— BEGIN DATASET EXTRACT —

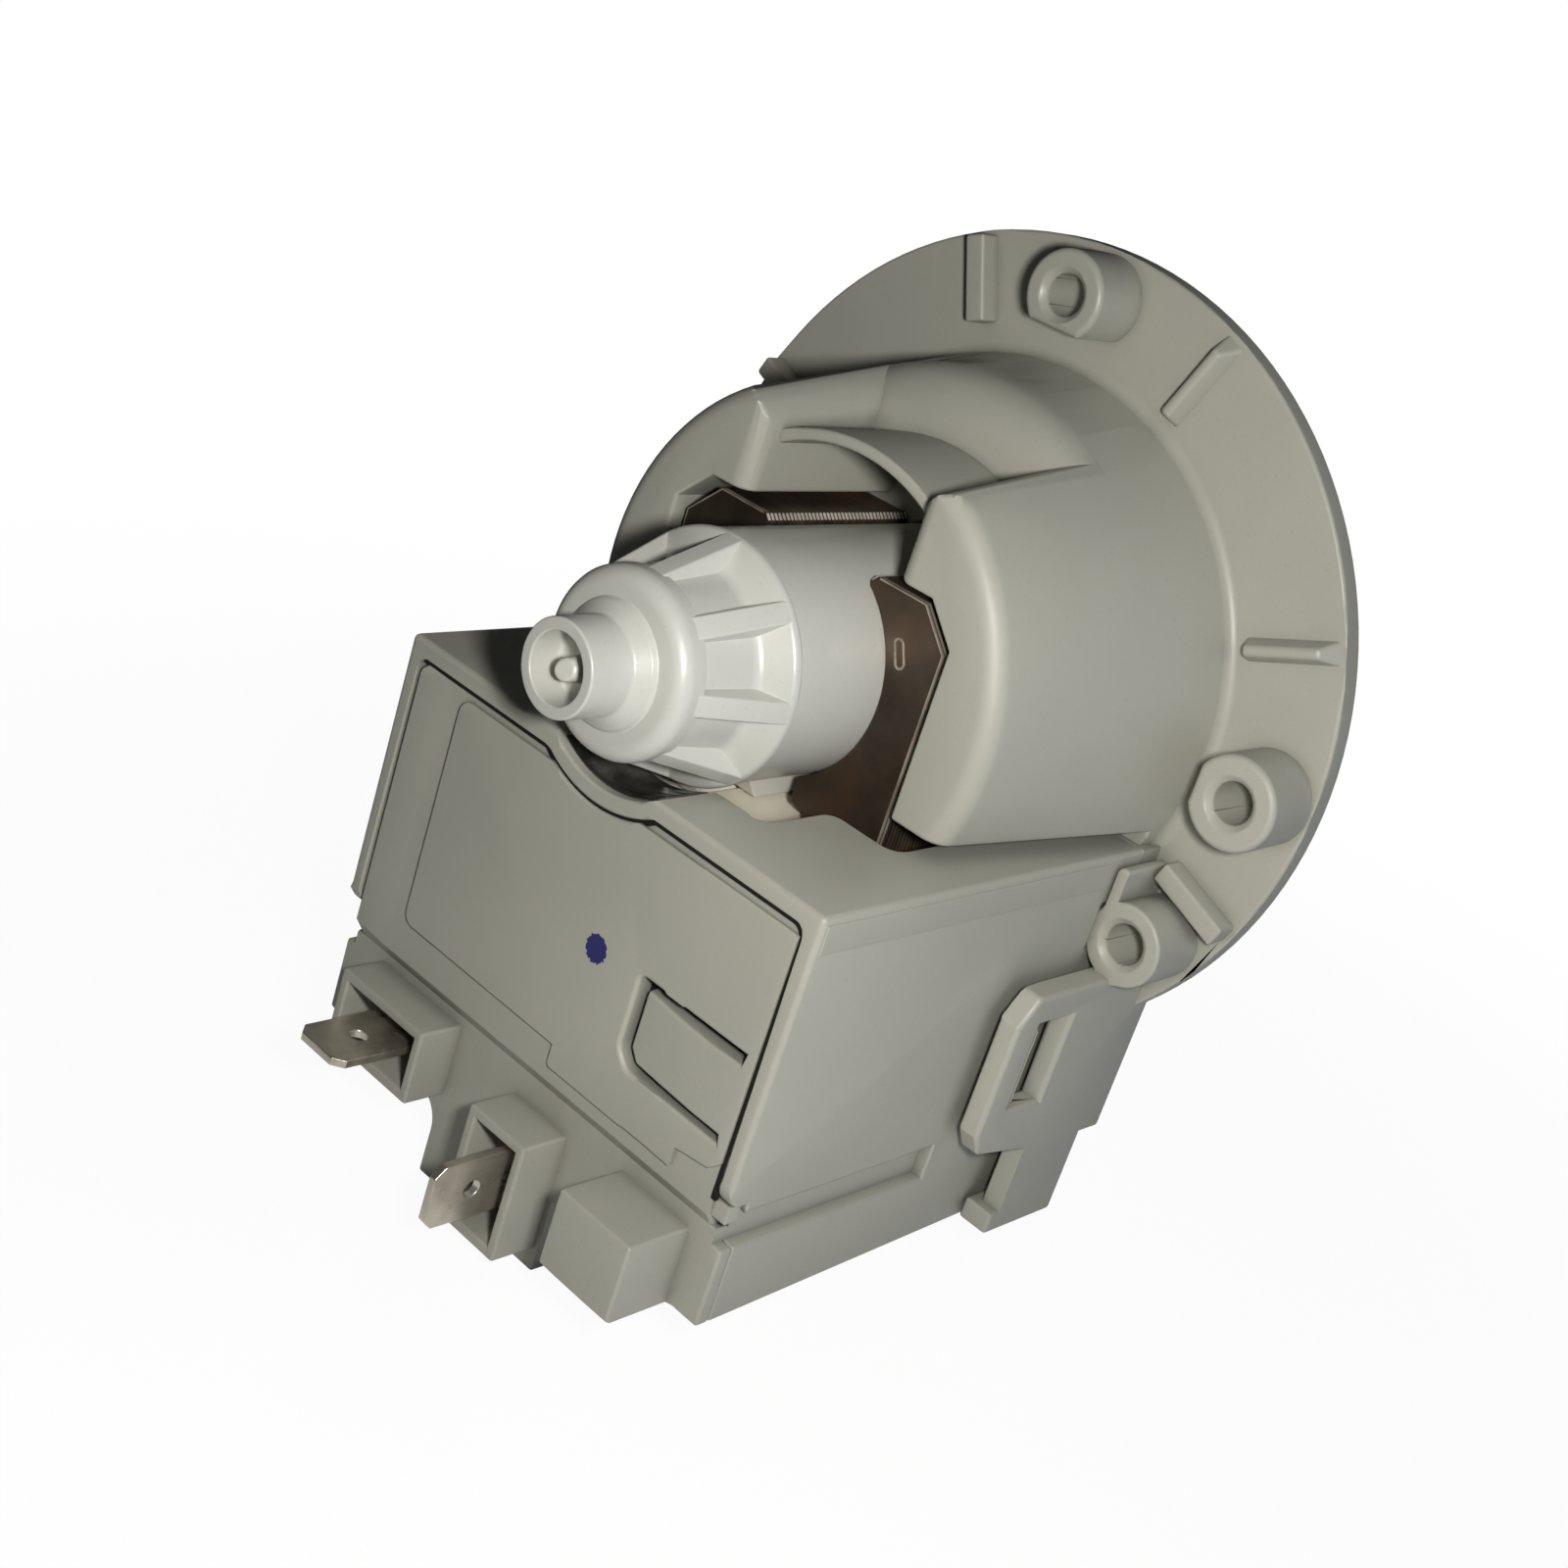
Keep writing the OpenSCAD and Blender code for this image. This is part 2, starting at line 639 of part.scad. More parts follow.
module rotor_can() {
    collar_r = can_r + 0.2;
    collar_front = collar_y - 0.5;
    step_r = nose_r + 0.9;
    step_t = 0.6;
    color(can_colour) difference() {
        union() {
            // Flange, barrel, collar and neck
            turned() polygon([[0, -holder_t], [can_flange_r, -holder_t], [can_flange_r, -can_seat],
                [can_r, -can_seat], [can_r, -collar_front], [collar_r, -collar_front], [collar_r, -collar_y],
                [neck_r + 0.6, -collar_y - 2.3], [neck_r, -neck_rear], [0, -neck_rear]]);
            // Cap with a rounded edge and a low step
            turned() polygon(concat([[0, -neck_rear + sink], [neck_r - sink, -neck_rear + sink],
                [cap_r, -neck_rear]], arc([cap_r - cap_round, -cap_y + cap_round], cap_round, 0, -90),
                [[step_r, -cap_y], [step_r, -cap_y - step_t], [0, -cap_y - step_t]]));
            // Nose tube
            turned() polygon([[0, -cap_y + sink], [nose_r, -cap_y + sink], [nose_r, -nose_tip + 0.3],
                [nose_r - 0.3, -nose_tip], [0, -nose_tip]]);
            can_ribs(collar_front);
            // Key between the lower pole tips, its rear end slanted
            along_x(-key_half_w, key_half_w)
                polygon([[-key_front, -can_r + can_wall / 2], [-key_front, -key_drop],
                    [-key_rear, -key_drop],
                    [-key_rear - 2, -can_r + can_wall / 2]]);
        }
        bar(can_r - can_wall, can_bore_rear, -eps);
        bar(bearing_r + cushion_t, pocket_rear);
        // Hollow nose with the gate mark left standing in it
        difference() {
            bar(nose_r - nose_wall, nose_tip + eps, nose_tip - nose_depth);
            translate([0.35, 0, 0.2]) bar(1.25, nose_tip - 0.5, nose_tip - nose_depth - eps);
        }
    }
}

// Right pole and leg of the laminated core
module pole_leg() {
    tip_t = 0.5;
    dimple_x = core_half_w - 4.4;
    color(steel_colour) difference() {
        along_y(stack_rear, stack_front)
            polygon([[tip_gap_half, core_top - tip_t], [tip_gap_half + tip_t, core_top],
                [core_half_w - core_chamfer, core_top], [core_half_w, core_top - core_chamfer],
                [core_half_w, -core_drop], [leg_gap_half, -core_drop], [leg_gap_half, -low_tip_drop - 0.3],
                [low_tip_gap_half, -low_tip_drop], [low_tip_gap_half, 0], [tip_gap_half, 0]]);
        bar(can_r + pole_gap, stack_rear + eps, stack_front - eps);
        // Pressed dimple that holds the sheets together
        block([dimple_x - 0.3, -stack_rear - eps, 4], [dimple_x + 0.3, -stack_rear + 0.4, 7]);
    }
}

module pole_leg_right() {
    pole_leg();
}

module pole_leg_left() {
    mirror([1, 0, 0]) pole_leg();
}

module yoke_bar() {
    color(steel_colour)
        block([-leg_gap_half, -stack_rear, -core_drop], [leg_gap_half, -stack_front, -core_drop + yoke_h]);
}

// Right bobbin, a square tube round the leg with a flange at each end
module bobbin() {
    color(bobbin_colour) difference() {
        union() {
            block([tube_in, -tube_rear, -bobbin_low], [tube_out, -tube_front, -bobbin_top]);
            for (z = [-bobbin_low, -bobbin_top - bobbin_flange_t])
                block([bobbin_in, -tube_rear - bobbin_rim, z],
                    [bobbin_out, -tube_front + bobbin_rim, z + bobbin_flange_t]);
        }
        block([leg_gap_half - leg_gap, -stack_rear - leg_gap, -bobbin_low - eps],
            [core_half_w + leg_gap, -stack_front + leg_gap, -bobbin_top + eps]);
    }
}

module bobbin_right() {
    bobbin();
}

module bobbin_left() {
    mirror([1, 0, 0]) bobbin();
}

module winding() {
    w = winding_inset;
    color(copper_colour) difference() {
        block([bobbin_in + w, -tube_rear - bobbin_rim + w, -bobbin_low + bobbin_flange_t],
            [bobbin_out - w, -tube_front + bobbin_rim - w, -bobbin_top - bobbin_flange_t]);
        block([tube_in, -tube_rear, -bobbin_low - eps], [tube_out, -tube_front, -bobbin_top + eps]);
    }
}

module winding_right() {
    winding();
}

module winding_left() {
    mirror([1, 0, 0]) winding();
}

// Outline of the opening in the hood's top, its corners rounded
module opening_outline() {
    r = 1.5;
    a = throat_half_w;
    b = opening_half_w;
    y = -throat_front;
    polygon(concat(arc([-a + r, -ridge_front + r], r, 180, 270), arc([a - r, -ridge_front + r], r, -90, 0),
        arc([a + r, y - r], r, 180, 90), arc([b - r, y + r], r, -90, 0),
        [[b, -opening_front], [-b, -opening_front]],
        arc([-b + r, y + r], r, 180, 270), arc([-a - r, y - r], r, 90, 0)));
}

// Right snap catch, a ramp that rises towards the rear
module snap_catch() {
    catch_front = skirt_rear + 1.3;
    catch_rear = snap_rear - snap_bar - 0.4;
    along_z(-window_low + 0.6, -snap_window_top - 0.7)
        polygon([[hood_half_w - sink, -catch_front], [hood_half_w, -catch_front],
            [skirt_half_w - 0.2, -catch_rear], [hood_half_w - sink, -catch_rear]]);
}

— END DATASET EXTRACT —

§ **EXERCISE DETAILS**
Return all of the data word for word.

§ **PROBLEM SOLUTION**
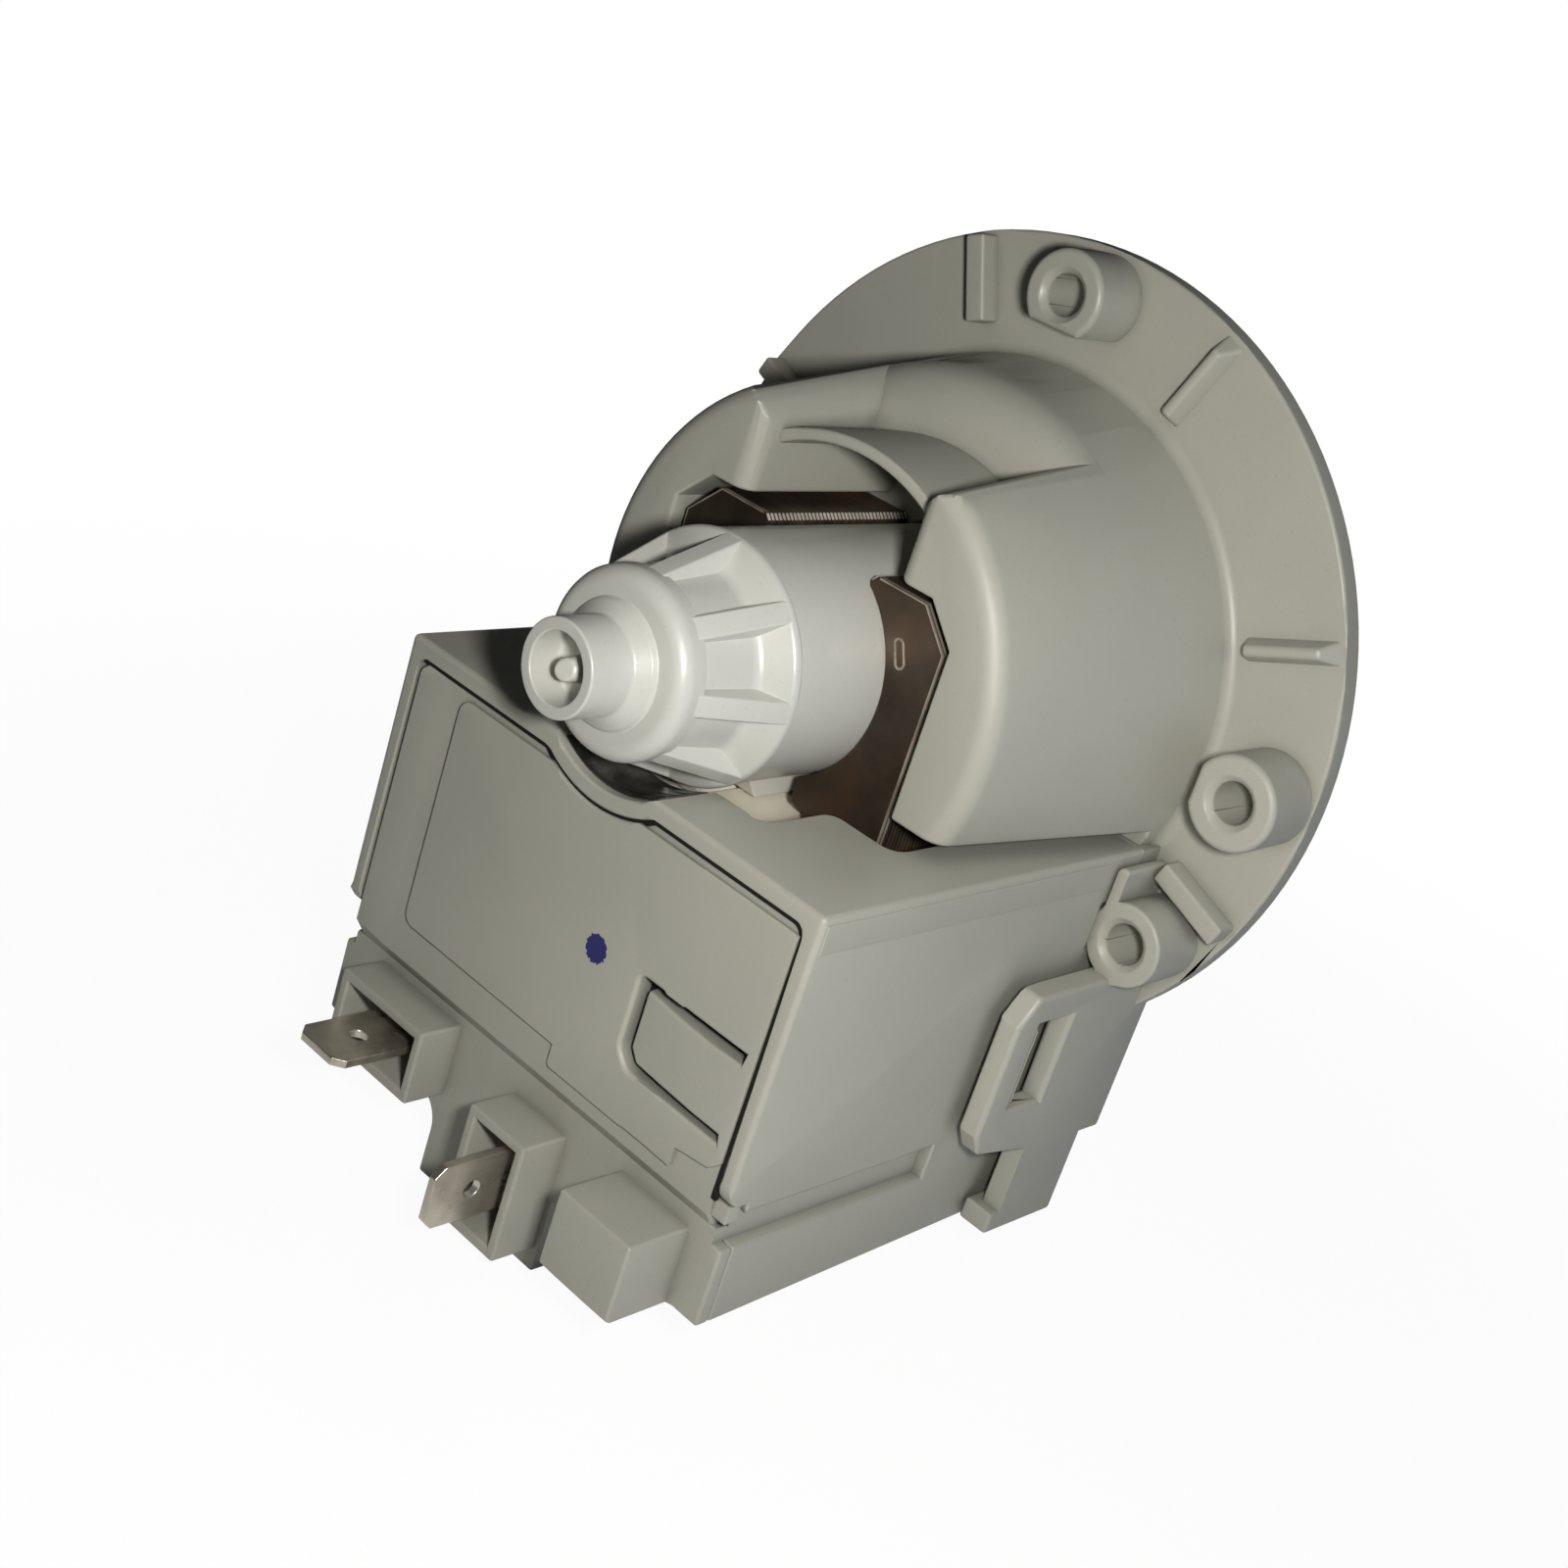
Keep writing the OpenSCAD and Blender code for this image. This is part 2, starting at line 639 of part.scad. More parts follow.
module rotor_can() {
    collar_r = can_r + 0.2;
    collar_front = collar_y - 0.5;
    step_r = nose_r + 0.9;
    step_t = 0.6;
    color(can_colour) difference() {
        union() {
            // Flange, barrel, collar and neck
            turned() polygon([[0, -holder_t], [can_flange_r, -holder_t], [can_flange_r, -can_seat],
                [can_r, -can_seat], [can_r, -collar_front], [collar_r, -collar_front], [collar_r, -collar_y],
                [neck_r + 0.6, -collar_y - 2.3], [neck_r, -neck_rear], [0, -neck_rear]]);
            // Cap with a rounded edge and a low step
            turned() polygon(concat([[0, -neck_rear + sink], [neck_r - sink, -neck_rear + sink],
                [cap_r, -neck_rear]], arc([cap_r - cap_round, -cap_y + cap_round], cap_round, 0, -90),
                [[step_r, -cap_y], [step_r, -cap_y - step_t], [0, -cap_y - step_t]]));
            // Nose tube
            turned() polygon([[0, -cap_y + sink], [nose_r, -cap_y + sink], [nose_r, -nose_tip + 0.3],
                [nose_r - 0.3, -nose_tip], [0, -nose_tip]]);
            can_ribs(collar_front);
            // Key between the lower pole tips, its rear end slanted
            along_x(-key_half_w, key_half_w)
                polygon([[-key_front, -can_r + can_wall / 2], [-key_front, -key_drop],
                    [-key_rear, -key_drop],
                    [-key_rear - 2, -can_r + can_wall / 2]]);
        }
        bar(can_r - can_wall, can_bore_rear, -eps);
        bar(bearing_r + cushion_t, pocket_rear);
        // Hollow nose with the gate mark left standing in it
        difference() {
            bar(nose_r - nose_wall, nose_tip + eps, nose_tip - nose_depth);
            translate([0.35, 0, 0.2]) bar(1.25, nose_tip - 0.5, nose_tip - nose_depth - eps);
        }
    }
}

// Right pole and leg of the laminated core
module pole_leg() {
    tip_t = 0.5;
    dimple_x = core_half_w - 4.4;
    color(steel_colour) difference() {
        along_y(stack_rear, stack_front)
            polygon([[tip_gap_half, core_top - tip_t], [tip_gap_half + tip_t, core_top],
                [core_half_w - core_chamfer, core_top], [core_half_w, core_top - core_chamfer],
                [core_half_w, -core_drop], [leg_gap_half, -core_drop], [leg_gap_half, -low_tip_drop - 0.3],
                [low_tip_gap_half, -low_tip_drop], [low_tip_gap_half, 0], [tip_gap_half, 0]]);
        bar(can_r + pole_gap, stack_rear + eps, stack_front - eps);
        // Pressed dimple that holds the sheets together
        block([dimple_x - 0.3, -stack_rear - eps, 4], [dimple_x + 0.3, -stack_rear + 0.4, 7]);
    }
}

module pole_leg_right() {
    pole_leg();
}

module pole_leg_left() {
    mirror([1, 0, 0]) pole_leg();
}

module yoke_bar() {
    color(steel_colour)
        block([-leg_gap_half, -stack_rear, -core_drop], [leg_gap_half, -stack_front, -core_drop + yoke_h]);
}

// Right bobbin, a square tube round the leg with a flange at each end
module bobbin() {
    color(bobbin_colour) difference() {
        union() {
            block([tube_in, -tube_rear, -bobbin_low], [tube_out, -tube_front, -bobbin_top]);
            for (z = [-bobbin_low, -bobbin_top - bobbin_flange_t])
                block([bobbin_in, -tube_rear - bobbin_rim, z],
                    [bobbin_out, -tube_front + bobbin_rim, z + bobbin_flange_t]);
        }
        block([leg_gap_half - leg_gap, -stack_rear - leg_gap, -bobbin_low - eps],
            [core_half_w + leg_gap, -stack_front + leg_gap, -bobbin_top + eps]);
    }
}

module bobbin_right() {
    bobbin();
}

module bobbin_left() {
    mirror([1, 0, 0]) bobbin();
}

module winding() {
    w = winding_inset;
    color(copper_colour) difference() {
        block([bobbin_in + w, -tube_rear - bobbin_rim + w, -bobbin_low + bobbin_flange_t],
            [bobbin_out - w, -tube_front + bobbin_rim - w, -bobbin_top - bobbin_flange_t]);
        block([tube_in, -tube_rear, -bobbin_low - eps], [tube_out, -tube_front, -bobbin_top + eps]);
    }
}

module winding_right() {
    winding();
}

module winding_left() {
    mirror([1, 0, 0]) winding();
}

// Outline of the opening in the hood's top, its corners rounded
module opening_outline() {
    r = 1.5;
    a = throat_half_w;
    b = opening_half_w;
    y = -throat_front;
    polygon(concat(arc([-a + r, -ridge_front + r], r, 180, 270), arc([a - r, -ridge_front + r], r, -90, 0),
        arc([a + r, y - r], r, 180, 90), arc([b - r, y + r], r, -90, 0),
        [[b, -opening_front], [-b, -opening_front]],
        arc([-b + r, y + r], r, 180, 270), arc([-a - r, y - r], r, 90, 0)));
}

// Right snap catch, a ramp that rises towards the rear
module snap_catch() {
    catch_front = skirt_rear + 1.3;
    catch_rear = snap_rear - snap_bar - 0.4;
    along_z(-window_low + 0.6, -snap_window_top - 0.7)
        polygon([[hood_half_w - sink, -catch_front], [hood_half_w, -catch_front],
            [skirt_half_w - 0.2, -catch_rear], [hood_half_w - sink, -catch_rear]]);
}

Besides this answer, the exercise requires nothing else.